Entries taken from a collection
"""
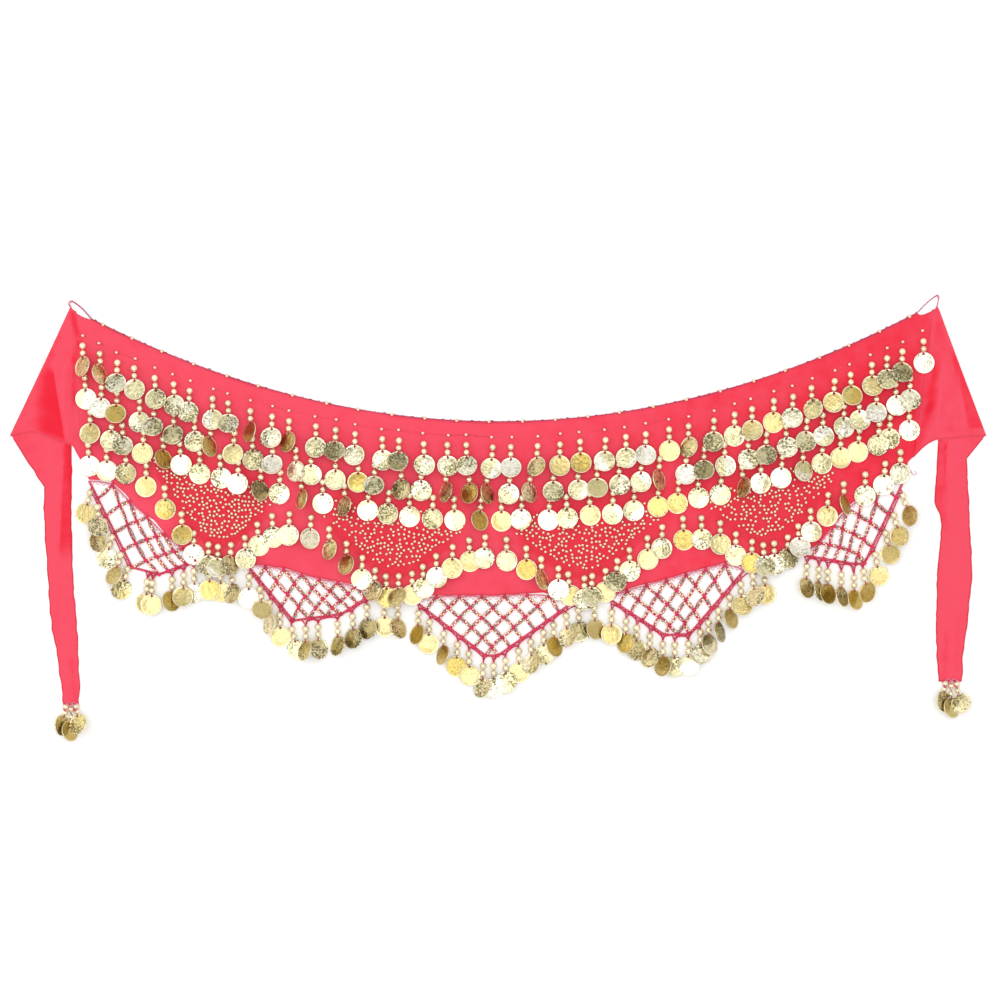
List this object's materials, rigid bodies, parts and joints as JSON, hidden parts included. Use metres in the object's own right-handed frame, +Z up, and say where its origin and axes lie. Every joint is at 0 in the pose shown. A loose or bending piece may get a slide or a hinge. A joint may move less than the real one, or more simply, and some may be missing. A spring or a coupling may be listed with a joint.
{
  "type": "belly dance hip scarf",
  "caption": "Hip scarf laid flat: curved chiffon belt with folded ties, crochet nets, rows of coin drops and a coin fringe.",
  "frame": {"origin": "middle of the bounding box's base, on the surface that the scarf lies on", "axes": "+X along the belt towards its right tie, +Y from the hem to the waist edge, +Z up from the surface"},
  "size_m": [0.877, 0.4016, 0.0107],
  "materials": {
    "chiffon": "sheer woven chiffon, soft sheen",
    "crochet_thread": "crochet cotton",
    "gilt_coins": "stamped gilt sheet, some antiqued"
  },
  "bodies": {
    "root": {"main_panel": "chiffon", "left_tie": "chiffon", "right_tie": "chiffon", "top_edging": "crochet_thread", "net_1": "crochet_thread", "net_2": "crochet_thread", "net_3": "crochet_thread", "net_4": "crochet_thread", "net_5": "crochet_thread", "coin_row_1_a": "gilt_coins", "coin_row_1_b": "gilt_coins", "coin_row_1_c": "gilt_coins", "coin_row_1_d": "gilt_coins", "coin_row_1_e": "gilt_coins", "coin_row_1_f": "gilt_coins", "coin_row_2_a": "gilt_coins", "coin_row_2_b": "gilt_coins", "coin_row_2_c": "gilt_coins", "coin_row_2_d": "gilt_coins", "coin_row_2_e": "gilt_coins", "coin_row_2_f": "gilt_coins", "coin_row_3_a": "gilt_coins", "coin_row_3_b": "gilt_coins", "coin_row_3_c": "gilt_coins", "coin_row_3_d": "gilt_coins", "coin_row_3_e": "gilt_coins", "coin_row_3_f": "gilt_coins", "wave_row_a": "gilt_coins", "wave_row_b": "gilt_coins", "wave_row_c": "gilt_coins", "wave_row_d": "gilt_coins", "wave_row_e": "gilt_coins", "wave_row_f": "gilt_coins", "wave_row_g": "gilt_coins", "wave_row_h": "gilt_coins", "fringe_1_left": "gilt_coins", "fringe_1_right": "gilt_coins", "fringe_2_left": "gilt_coins", "fringe_2_right": "gilt_coins", "fringe_3_left": "gilt_coins", "fringe_3_right": "gilt_coins", "fringe_4_left": "gilt_coins", "fringe_4_right": "gilt_coins", "fringe_5_left": "gilt_coins", "fringe_5_right": "gilt_coins", "left_tie_coins": "gilt_coins", "right_tie_coins": "gilt_coins"}
  },
  "joints": []
}
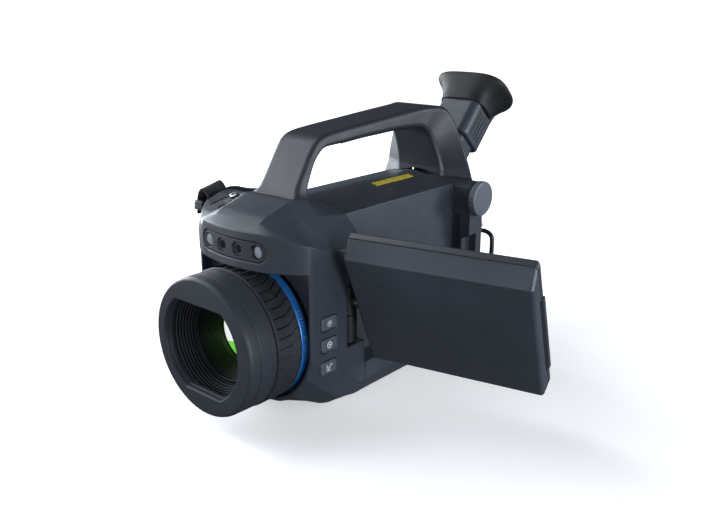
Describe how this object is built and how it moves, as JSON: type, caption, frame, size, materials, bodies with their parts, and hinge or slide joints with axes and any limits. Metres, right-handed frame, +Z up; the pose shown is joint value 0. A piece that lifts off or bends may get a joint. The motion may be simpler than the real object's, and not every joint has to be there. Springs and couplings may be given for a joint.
{
  "type": "thermal imaging camera",
  "caption": "Handheld camcorder-style thermal imaging camera: large infrared lens with focus ring, carrying handle, fold-out tilting screen, tilting viewfinder and hand strap.",
  "frame": {"origin": "on the base plane, straight below the lens axis, 126 mm ahead of the rear face", "axes": "+Z up, -Y towards the lens and the scene, +X towards the fold-out screen (the user's left)"},
  "size_m": [0.2885, 0.3529, 0.2261],
  "materials": {
    "housing": "fine-textured charcoal moulded plastic",
    "hood": "smooth satin black plastic",
    "screen_cover": "satin charcoal plastic",
    "screen_frame": "satin black plastic",
    "screen_glass": "dark glass over the display",
    "black_metal": "black anodised, fine threads",
    "tread_rubber": "ribbed black rubber",
    "blue_ring": "blue anodised",
    "germanium": "green-coated infrared lens",
    "sensor_bar": "satin",
    "lamp": "frosted",
    "dark_lens": "polished dark",
    "key_grey": "satin grey",
    "control_black": "satin black",
    "bright_metal": "polished",
    "steel": "brushed",
    "hinge_metal": "black painted",
    "knob": "satin, knurled rim",
    "inner_metal": "machined",
    "board": "printed circuit laminate",
    "battery": "satin",
    "marking": "yellow hatched marking",
    "webbing": "woven black nylon"
  },
  "bodies": {
    "root": {"front_housing": "housing", "main_body_shell": "housing", "top_handle": "housing", "handle_grip_pad": "tread_rubber", "sensor_bezel": "sensor_bar", "sensor_lamp_left": "lamp", "sensor_lamp_right": "lamp", "visual_camera_lens": "dark_lens", "laser_window": "dark_lens", "lens_hood": "hood", "hood_baffle": "black_metal", "inner_lens_barrel": "black_metal", "front_lens_element": "germanium", "lens_barrel": "black_metal", "blue_index_ring": "blue_ring", "lens_mount": "black_metal", "hinge_bracket": "hinge_metal", "hinge_pin": "steel", "viewfinder_pivot_shaft": "steel", "detector_module": "inner_metal", "stirling_cooler": "inner_metal", "main_circuit_board": "board", "battery_pack": "battery", "right_side_cover": "housing", "cover_screw_1": "steel", "cover_screw_2": "steel", "cover_screw_3": "steel", "cover_screw_4": "steel", "tripod_plate": "steel", "foot_left": "tread_rubber", "foot_right": "tread_rubber", "yellow_marking": "marking", "strap_bar_left": "hinge_metal", "strap_bar_screw": "bright_metal", "strap_bracket_front": "control_black", "strap_bracket_rear": "control_black", "strap_webbing": "webbing", "hand_strap": "webbing"},
    "focus_ring": {"focus_ring": "tread_rubber"},
    "button_light": {"button_light": "key_grey"},
    "button_preset": {"button_preset": "key_grey"},
    "button_measure": {"button_measure": "key_grey"},
    "record_button": {"record_button": "bright_metal"},
    "zoom_rocker": {"zoom_rocker": "control_black"},
    "screen_arm": {"hinge_knuckle": "hinge_metal", "screen_tilt_shaft": "steel"},
    "screen": {"screen_back_cover": "screen_cover", "screen_bezel": "screen_frame", "screen_glass": "screen_glass", "display_module": "inner_metal"},
    "viewfinder": {"viewfinder_arm": "housing", "viewfinder_sleeve": "housing", "eyecup": "tread_rubber", "eyepiece_lens": "dark_lens"},
    "viewfinder_knob": {"viewfinder_knob": "knob"},
    "battery_door": {"battery_door": "housing"},
    "battery_latch": {"battery_latch": "control_black"},
    "rear_mode_button": {"rear_mode_button": "key_grey"},
    "rear_nav_button": {"rear_nav_button": "key_grey"},
    "connector_flap": {"connector_flap": "tread_rubber"}
  },
  "joints": [
    {"name": "screen_swing", "type": "hinge", "parent": "root", "child": "screen_arm", "pos_m": [0.0482, -0.0389, 0.0788], "axis": [0, 0, -1], "range_deg": [-31, 12]},
    {"name": "screen_tilt", "type": "hinge", "parent": "screen_arm", "child": "screen", "pos_m": [0.0482, -0.0389, 0.0788], "axis": [-0.9784, -0.2069, 0], "range_deg": [0, 116]},
    {"name": "focus_turn", "type": "hinge", "parent": "root", "child": "focus_ring", "pos_m": [0, -0.097, 0.0586], "axis": [0, 1, 0], "range_deg": [-60, 60]},
    {"name": "button_light_press", "type": "slide", "parent": "root", "child": "button_light", "axis": [-1, 0, 0], "range_m": [0, 0.001]},
    {"name": "button_preset_press", "type": "slide", "parent": "root", "child": "button_preset", "axis": [-1, 0, 0], "range_m": [0, 0.001]},
    {"name": "button_measure_press", "type": "slide", "parent": "root", "child": "button_measure", "axis": [-1, 0, 0], "range_m": [0, 0.001]},
    {"name": "record_press", "type": "slide", "parent": "root", "child": "record_button", "axis": [0, 0.4229, -0.9062], "range_m": [0, 0.001]},
    {"name": "zoom_rock", "type": "hinge", "parent": "root", "child": "zoom_rocker", "pos_m": [-0.0348, -0.07776, 0.14126], "axis": [1, 0, 0], "range_deg": [-3.5, 3.5]},
    {"name": "viewfinder_tilt", "type": "hinge", "parent": "root", "child": "viewfinder", "pos_m": [0, 0.1147, 0.1286], "axis": [1, 0, 0], "range_deg": [-46, 6]},
    {"name": "viewfinder_knob_turn", "type": "hinge", "parent": "root", "child": "viewfinder_knob", "pos_m": [0.06, 0.1147, 0.1286], "axis": [1, 0, 0], "range_deg": [-150, 150]},
    {"name": "battery_door_open", "type": "hinge", "parent": "root", "child": "battery_door", "pos_m": [0, 0.126, 0.0078], "axis": [-1, 0, 0], "range_deg": [0, 100]},
    {"name": "battery_latch_slide", "type": "slide", "parent": "battery_door", "child": "battery_latch", "axis": [0, 0, -1], "range_m": [0, 0.004]},
    {"name": "rear_mode_press", "type": "slide", "parent": "root", "child": "rear_mode_button", "axis": [0, -1, 0], "range_m": [0, 0.001]},
    {"name": "rear_nav_press", "type": "slide", "parent": "root", "child": "rear_nav_button", "axis": [0, -1, 0], "range_m": [0, 0.001]},
    {"name": "connector_flap_open", "type": "hinge", "parent": "root", "child": "connector_flap", "pos_m": [-0.057, 0.04, 0.0184], "axis": [0, -1, 0], "range_deg": [0, 95]}
  ]
}
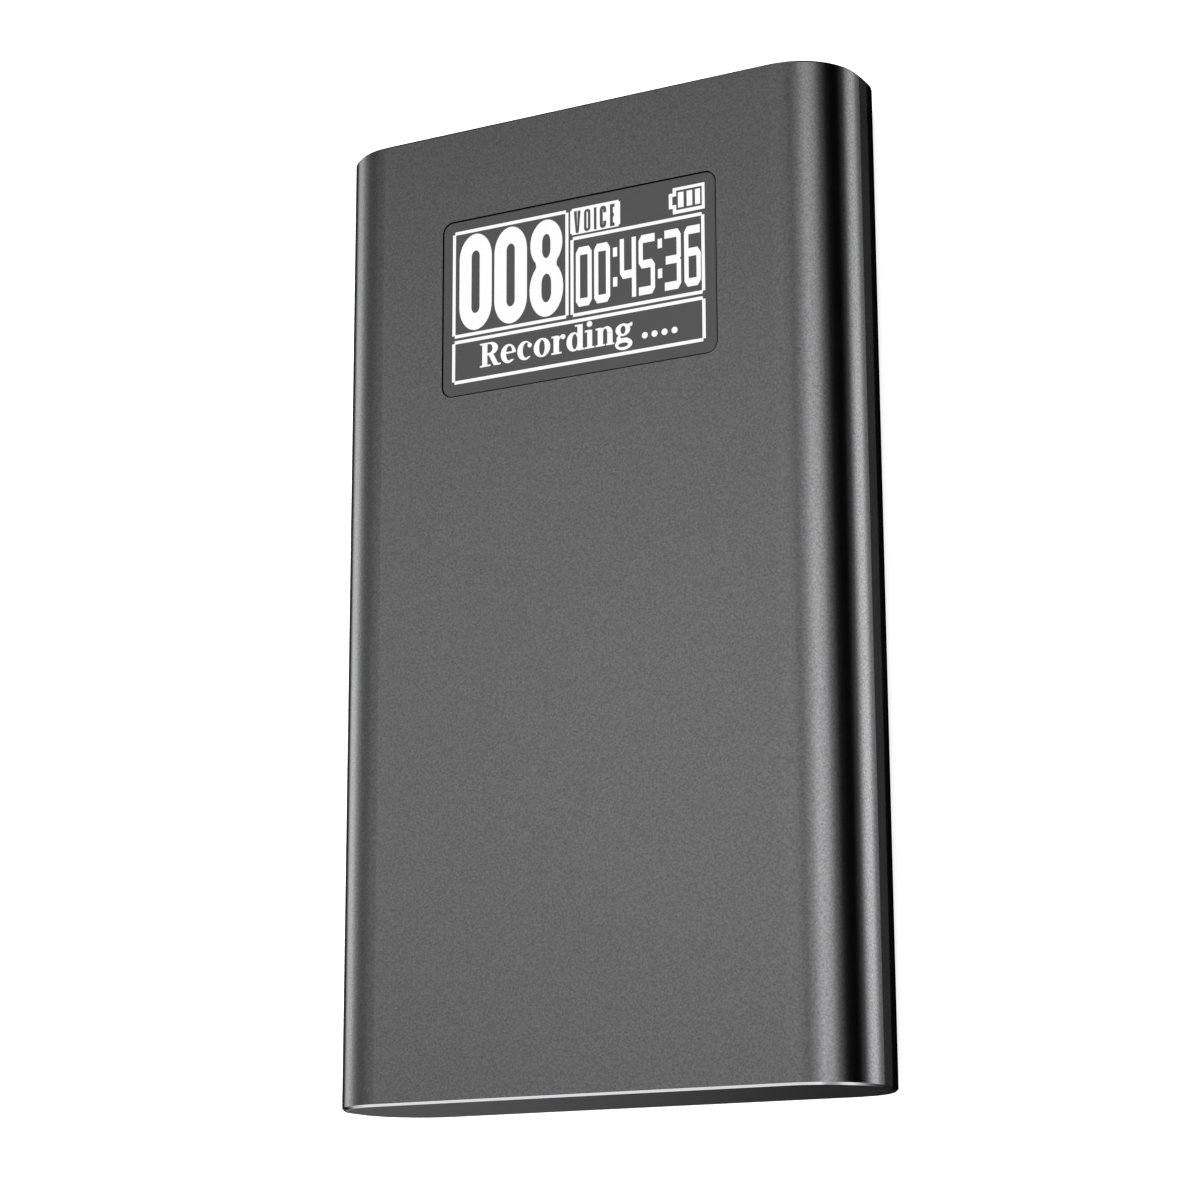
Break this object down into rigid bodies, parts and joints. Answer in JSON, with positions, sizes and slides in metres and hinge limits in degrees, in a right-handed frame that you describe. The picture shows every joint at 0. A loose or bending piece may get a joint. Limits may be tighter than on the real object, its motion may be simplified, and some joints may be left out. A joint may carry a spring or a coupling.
{
  "type": "handheld voice recorder",
  "caption": "Flat handheld voice recorder: a dark grey aluminium tube with a flush lit display, side keys and a record slide switch.",
  "frame": {"origin": "middle of the flat back face", "axes": "+Z through the display, out of the front; +Y along the body towards the end with the sockets; +X to the right when the display is read upright"},
  "size_m": [0.0453, 0.0781, 0.0118],
  "materials": {
    "anodised_aluminium": "bead-blasted and anodised dark grey",
    "anodised_key": "anodised dark grey, satin",
    "screw_steel": "black oxide, satin",
    "window_glass": "smoked, with lit white signs behind it",
    "panel_glass": "black display glass",
    "black_tape": "adhesive film",
    "black_foam": "foam tape",
    "chip_black": "moulded epoxy",
    "flex_amber": "polyimide film",
    "black_plastic": "fine moulded texture",
    "board_green": "solder mask",
    "plated_metal": "tin or nickel plated",
    "capacitor_tan": "fired ceramic",
    "gold_contacts": "gold flash",
    "black_rubber": "soft matte",
    "black_mesh": "woven acoustic mesh",
    "lamp_white": "clear moulding",
    "pouch_silver": "laminated foil",
    "amber_tape": "polyimide tape",
    "connector_white": "moulded nylon",
    "red_wire": "wire insulation",
    "black_wire": "wire insulation"
  },
  "bodies": {
    "root": {"audio_chip": "chip_black", "battery_cell": "pouch_silver", "battery_pad": "black_foam", "battery_plug": "connector_white", "battery_socket": "connector_white", "battery_tape": "amber_tape", "black_wire": "black_wire", "board_screws": "screw_steel", "bottom_plate": "anodised_aluminium", "capacitors": "capacitor_tan", "charger_chip": "chip_black", "chassis": "black_plastic", "crystal": "plated_metal", "display_driver": "chip_black", "display_foam": "black_foam", "display_holder": "black_plastic", "display_window": "window_glass", "earphone_jack": "black_plastic", "end_screws": "screw_steel", "inductor": "chip_black", "jack_terminals": "gold_contacts", "light_pipe": "lamp_white", "main_board": "board_green", "memory_chip": "chip_black", "mic_boot": "black_rubber", "mic_capsule": "plated_metal", "mic_leads": "plated_metal", "mic_mesh": "black_mesh", "oled_flex": "flex_amber", "oled_panel": "panel_glass", "processor": "chip_black", "protection_board": "board_green", "red_wire": "red_wire", "resistors": "chip_black", "shell": "anodised_aluminium", "slide_switch_body": "plated_metal", "status_led": "lamp_white", "switch_springs": "plated_metal", "tact_switches": "plated_metal", "top_plate": "anodised_aluminium", "usb_contacts": "gold_contacts", "usb_shell": "plated_metal", "usb_tongue": "black_plastic", "window_adhesive": "black_tape"},
    "play_key": {"play_button": "anodised_key", "play_stem": "black_plastic"},
    "previous_key": {"previous_button": "anodised_key", "previous_stem": "black_plastic"},
    "next_key": {"next_button": "anodised_key", "next_stem": "black_plastic"},
    "menu_key": {"menu_button": "anodised_key", "menu_stem": "black_plastic"},
    "record_slider": {"rec_knob": "anodised_key", "slide_switch_lever": "black_plastic"}
  },
  "joints": [
    {"name": "play_press", "type": "slide", "parent": "root", "child": "play_key", "axis": [1, 0, 0], "range_m": [0, 0.0002], "stiffness_N_per_m": 400},
    {"name": "previous_press", "type": "slide", "parent": "root", "child": "previous_key", "axis": [1, 0, 0], "range_m": [0, 0.0002], "stiffness_N_per_m": 400},
    {"name": "next_press", "type": "slide", "parent": "root", "child": "next_key", "axis": [1, 0, 0], "range_m": [0, 0.0002], "stiffness_N_per_m": 400},
    {"name": "menu_press", "type": "slide", "parent": "root", "child": "menu_key", "axis": [1, 0, 0], "range_m": [0, 0.0002], "stiffness_N_per_m": 400},
    {"name": "record_slide", "type": "slide", "parent": "root", "child": "record_slider", "axis": [1, 0, 0], "range_m": [0, 0.002]}
  ]
}
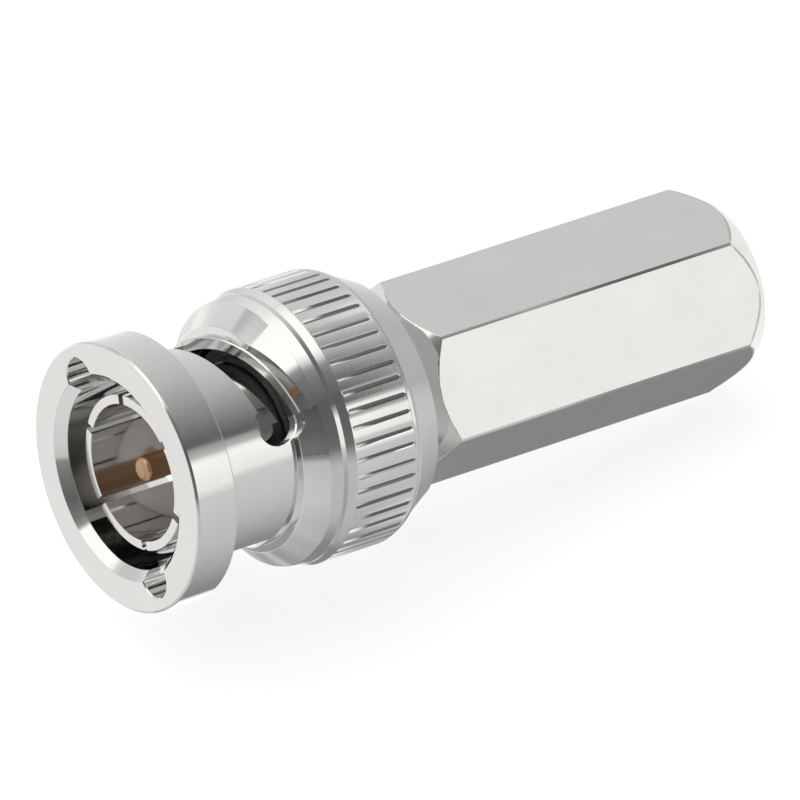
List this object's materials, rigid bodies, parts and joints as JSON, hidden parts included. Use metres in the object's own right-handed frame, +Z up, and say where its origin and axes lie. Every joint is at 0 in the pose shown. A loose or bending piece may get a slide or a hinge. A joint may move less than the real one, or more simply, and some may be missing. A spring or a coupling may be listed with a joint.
{
  "type": "bnc connector",
  "caption": "Male coaxial cable plug: bayonet coupling nut with spiral slots and a knurled grip, slotted outer contact, centre pin and a long hexagonal barrel for the cable.",
  "frame": {"origin": "on the plug's axis, in the plane of the outer contact's tip", "axes": "+X along the plug towards the cable, +Z up with one flat of the hexagonal barrel facing -Z"},
  "size_m": [0.0375, 0.0144, 0.0144],
  "materials": {
    "nickel": "bright nickel plate",
    "gold": "plated, bright",
    "spring_copper": "plain",
    "white_insulator": "waxy",
    "gasket_rubber": "soft",
    "spring_steel": "plain"
  },
  "bodies": {
    "plug_body": {"hex_body": "nickel", "outer_contact": "nickel", "centre_pin": "gold", "conductor_clip": "spring_copper", "front_insulator": "white_insulator", "rear_insulator": "white_insulator", "gasket": "gasket_rubber", "snap_ring": "spring_steel", "seat_washer": "spring_steel", "wave_washers": "spring_steel"},
    "nut_carrier": {"thrust_washer": "spring_steel"},
    "nut": {"coupling_nut": "nickel"}
  },
  "joints": [
    {"name": "nut_slide", "type": "slide", "parent": "plug_body", "child": "nut_carrier", "axis": [-1, 0, 0], "range_m": [0, 0.0007], "stiffness_N_per_m": 8000, "springref_m": -0.0005, "deforming": ["wave_washers"]},
    {"name": "nut_turn", "type": "hinge", "parent": "nut_carrier", "child": "nut", "pos_m": [0, 0, 0], "axis": [1, 0, 0], "continuous": true}
  ]
}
"""
From the data above, copy each line where the string "caption" appears.

  "caption": "Hip scarf laid flat: curved chiffon belt with folded ties, crochet nets, rows of coin drops and a coin fringe.",
Describe how this object is built and how it moves, as JSON: type, caption, frame, size, materials, bodies with their parts, and hinge or slide joints with axes and any limits. Metres, right-handed frame, +Z up; the pose shown is joint value 0. A piece that lifts off or bends may get a joint. The motion may be simpler than the real object's, and not every joint has to be there. Springs and couplings may be given for a joint.
  "caption": "Handheld camcorder-style thermal imaging camera: large infrared lens with focus ring, carrying handle, fold-out tilting screen, tilting viewfinder and hand strap.",
  "caption": "Flat handheld voice recorder: a dark grey aluminium tube with a flush lit display, side keys and a record slide switch.",
  "caption": "Male coaxial cable plug: bayonet coupling nut with spiral slots and a knurled grip, slotted outer contact, centre pin and a long hexagonal barrel for the cable.",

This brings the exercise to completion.